**Given data:**
— start —

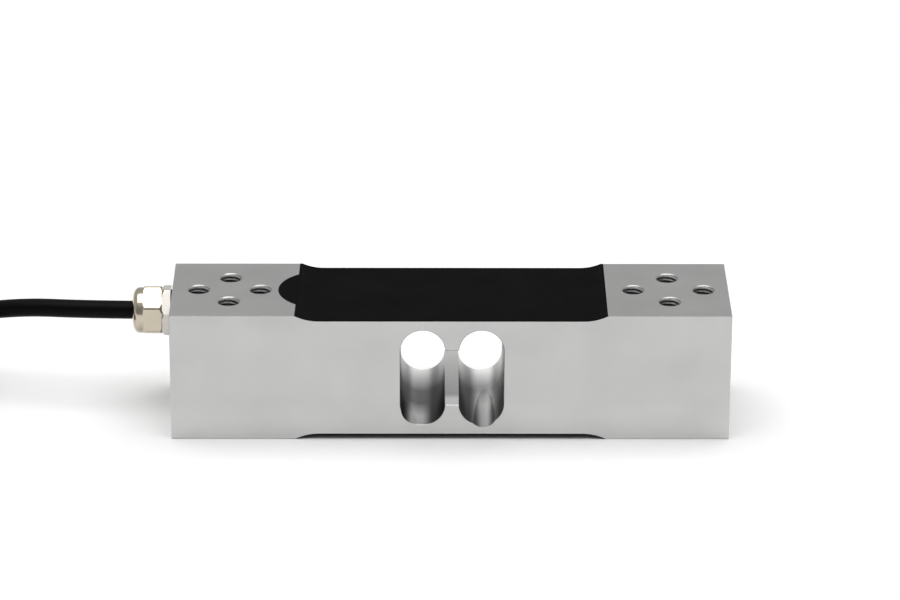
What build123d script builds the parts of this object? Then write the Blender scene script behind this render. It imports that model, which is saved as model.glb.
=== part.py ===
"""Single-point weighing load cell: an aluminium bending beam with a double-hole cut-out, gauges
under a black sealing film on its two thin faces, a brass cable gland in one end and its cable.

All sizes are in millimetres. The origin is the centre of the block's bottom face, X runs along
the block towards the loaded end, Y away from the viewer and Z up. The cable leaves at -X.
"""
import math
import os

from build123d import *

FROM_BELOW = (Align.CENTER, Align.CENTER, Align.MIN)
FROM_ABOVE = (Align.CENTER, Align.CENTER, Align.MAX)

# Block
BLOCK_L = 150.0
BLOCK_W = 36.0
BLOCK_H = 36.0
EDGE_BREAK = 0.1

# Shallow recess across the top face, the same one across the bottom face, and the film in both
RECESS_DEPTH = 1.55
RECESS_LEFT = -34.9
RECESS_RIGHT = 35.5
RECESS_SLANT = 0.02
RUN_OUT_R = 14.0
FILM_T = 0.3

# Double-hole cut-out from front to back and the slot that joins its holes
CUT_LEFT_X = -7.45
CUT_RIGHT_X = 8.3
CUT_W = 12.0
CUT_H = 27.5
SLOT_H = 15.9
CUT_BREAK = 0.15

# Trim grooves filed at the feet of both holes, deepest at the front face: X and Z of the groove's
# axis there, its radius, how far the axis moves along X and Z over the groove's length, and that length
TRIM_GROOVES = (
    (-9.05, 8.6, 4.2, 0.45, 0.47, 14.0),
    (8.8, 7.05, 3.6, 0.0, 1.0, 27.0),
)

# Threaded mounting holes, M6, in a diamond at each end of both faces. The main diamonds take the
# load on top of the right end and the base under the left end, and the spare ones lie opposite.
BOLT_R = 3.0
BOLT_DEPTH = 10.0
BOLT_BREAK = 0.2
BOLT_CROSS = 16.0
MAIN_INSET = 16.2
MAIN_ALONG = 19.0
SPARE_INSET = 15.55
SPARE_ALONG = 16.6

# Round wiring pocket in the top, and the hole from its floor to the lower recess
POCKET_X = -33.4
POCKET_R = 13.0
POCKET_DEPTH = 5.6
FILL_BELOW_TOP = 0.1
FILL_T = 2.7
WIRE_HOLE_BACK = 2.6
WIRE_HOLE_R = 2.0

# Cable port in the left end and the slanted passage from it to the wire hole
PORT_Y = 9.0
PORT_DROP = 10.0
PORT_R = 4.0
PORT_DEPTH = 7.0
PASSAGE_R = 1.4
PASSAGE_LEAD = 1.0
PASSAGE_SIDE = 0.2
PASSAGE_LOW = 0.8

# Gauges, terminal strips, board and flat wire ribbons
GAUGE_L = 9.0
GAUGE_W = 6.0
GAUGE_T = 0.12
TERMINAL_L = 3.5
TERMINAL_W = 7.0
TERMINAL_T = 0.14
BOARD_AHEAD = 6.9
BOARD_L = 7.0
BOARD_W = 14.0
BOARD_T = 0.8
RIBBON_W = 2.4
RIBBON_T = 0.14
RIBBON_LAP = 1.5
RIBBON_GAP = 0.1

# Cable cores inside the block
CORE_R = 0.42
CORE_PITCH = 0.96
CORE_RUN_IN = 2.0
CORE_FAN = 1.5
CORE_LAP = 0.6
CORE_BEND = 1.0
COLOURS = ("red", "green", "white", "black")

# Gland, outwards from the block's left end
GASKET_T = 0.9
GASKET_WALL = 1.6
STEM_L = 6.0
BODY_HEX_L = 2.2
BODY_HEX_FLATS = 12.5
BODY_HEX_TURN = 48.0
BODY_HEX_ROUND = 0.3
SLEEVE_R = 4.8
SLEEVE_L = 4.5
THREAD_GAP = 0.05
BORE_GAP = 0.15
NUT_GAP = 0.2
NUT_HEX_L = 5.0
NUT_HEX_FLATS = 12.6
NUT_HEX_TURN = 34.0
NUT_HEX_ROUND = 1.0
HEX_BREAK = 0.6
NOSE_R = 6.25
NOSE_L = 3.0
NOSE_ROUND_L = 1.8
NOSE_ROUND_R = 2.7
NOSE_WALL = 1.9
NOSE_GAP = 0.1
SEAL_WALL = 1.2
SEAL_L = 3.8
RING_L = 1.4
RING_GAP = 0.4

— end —

**Your instructions:** Write each line above out exactly.

**Finished answer:**
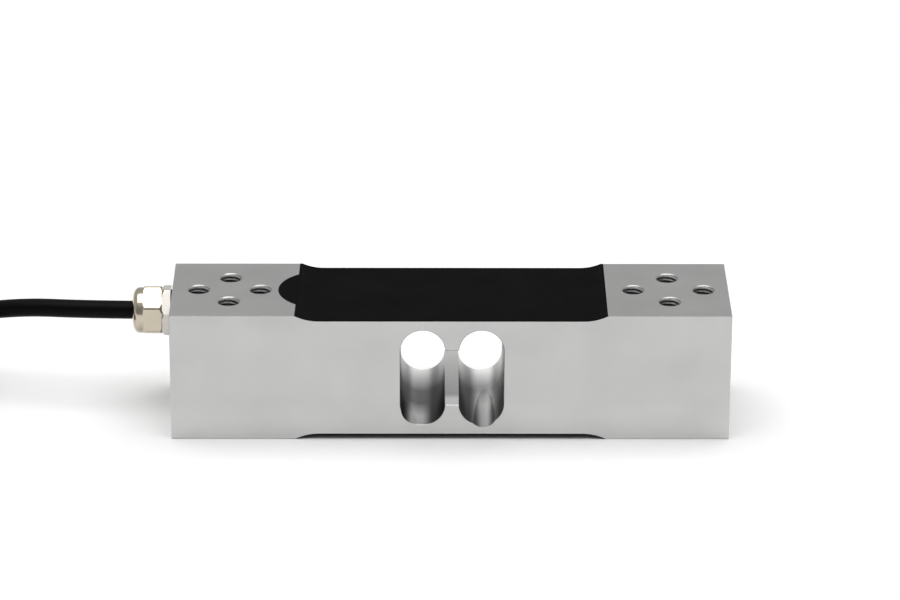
What build123d script builds the parts of this object? Then write the Blender scene script behind this render. It imports that model, which is saved as model.glb.
=== part.py ===
"""Single-point weighing load cell: an aluminium bending beam with a double-hole cut-out, gauges
under a black sealing film on its two thin faces, a brass cable gland in one end and its cable.

All sizes are in millimetres. The origin is the centre of the block's bottom face, X runs along
the block towards the loaded end, Y away from the viewer and Z up. The cable leaves at -X.
"""
import math
import os

from build123d import *

FROM_BELOW = (Align.CENTER, Align.CENTER, Align.MIN)
FROM_ABOVE = (Align.CENTER, Align.CENTER, Align.MAX)

# Block
BLOCK_L = 150.0
BLOCK_W = 36.0
BLOCK_H = 36.0
EDGE_BREAK = 0.1

# Shallow recess across the top face, the same one across the bottom face, and the film in both
RECESS_DEPTH = 1.55
RECESS_LEFT = -34.9
RECESS_RIGHT = 35.5
RECESS_SLANT = 0.02
RUN_OUT_R = 14.0
FILM_T = 0.3

# Double-hole cut-out from front to back and the slot that joins its holes
CUT_LEFT_X = -7.45
CUT_RIGHT_X = 8.3
CUT_W = 12.0
CUT_H = 27.5
SLOT_H = 15.9
CUT_BREAK = 0.15

# Trim grooves filed at the feet of both holes, deepest at the front face: X and Z of the groove's
# axis there, its radius, how far the axis moves along X and Z over the groove's length, and that length
TRIM_GROOVES = (
    (-9.05, 8.6, 4.2, 0.45, 0.47, 14.0),
    (8.8, 7.05, 3.6, 0.0, 1.0, 27.0),
)

# Threaded mounting holes, M6, in a diamond at each end of both faces. The main diamonds take the
# load on top of the right end and the base under the left end, and the spare ones lie opposite.
BOLT_R = 3.0
BOLT_DEPTH = 10.0
BOLT_BREAK = 0.2
BOLT_CROSS = 16.0
MAIN_INSET = 16.2
MAIN_ALONG = 19.0
SPARE_INSET = 15.55
SPARE_ALONG = 16.6

# Round wiring pocket in the top, and the hole from its floor to the lower recess
POCKET_X = -33.4
POCKET_R = 13.0
POCKET_DEPTH = 5.6
FILL_BELOW_TOP = 0.1
FILL_T = 2.7
WIRE_HOLE_BACK = 2.6
WIRE_HOLE_R = 2.0

# Cable port in the left end and the slanted passage from it to the wire hole
PORT_Y = 9.0
PORT_DROP = 10.0
PORT_R = 4.0
PORT_DEPTH = 7.0
PASSAGE_R = 1.4
PASSAGE_LEAD = 1.0
PASSAGE_SIDE = 0.2
PASSAGE_LOW = 0.8

# Gauges, terminal strips, board and flat wire ribbons
GAUGE_L = 9.0
GAUGE_W = 6.0
GAUGE_T = 0.12
TERMINAL_L = 3.5
TERMINAL_W = 7.0
TERMINAL_T = 0.14
BOARD_AHEAD = 6.9
BOARD_L = 7.0
BOARD_W = 14.0
BOARD_T = 0.8
RIBBON_W = 2.4
RIBBON_T = 0.14
RIBBON_LAP = 1.5
RIBBON_GAP = 0.1

# Cable cores inside the block
CORE_R = 0.42
CORE_PITCH = 0.96
CORE_RUN_IN = 2.0
CORE_FAN = 1.5
CORE_LAP = 0.6
CORE_BEND = 1.0
COLOURS = ("red", "green", "white", "black")

# Gland, outwards from the block's left end
GASKET_T = 0.9
GASKET_WALL = 1.6
STEM_L = 6.0
BODY_HEX_L = 2.2
BODY_HEX_FLATS = 12.5
BODY_HEX_TURN = 48.0
BODY_HEX_ROUND = 0.3
SLEEVE_R = 4.8
SLEEVE_L = 4.5
THREAD_GAP = 0.05
BORE_GAP = 0.15
NUT_GAP = 0.2
NUT_HEX_L = 5.0
NUT_HEX_FLATS = 12.6
NUT_HEX_TURN = 34.0
NUT_HEX_ROUND = 1.0
HEX_BREAK = 0.6
NOSE_R = 6.25
NOSE_L = 3.0
NOSE_ROUND_L = 1.8
NOSE_ROUND_R = 2.7
NOSE_WALL = 1.9
NOSE_GAP = 0.1
SEAL_WALL = 1.2
SEAL_L = 3.8
RING_L = 1.4
RING_GAP = 0.4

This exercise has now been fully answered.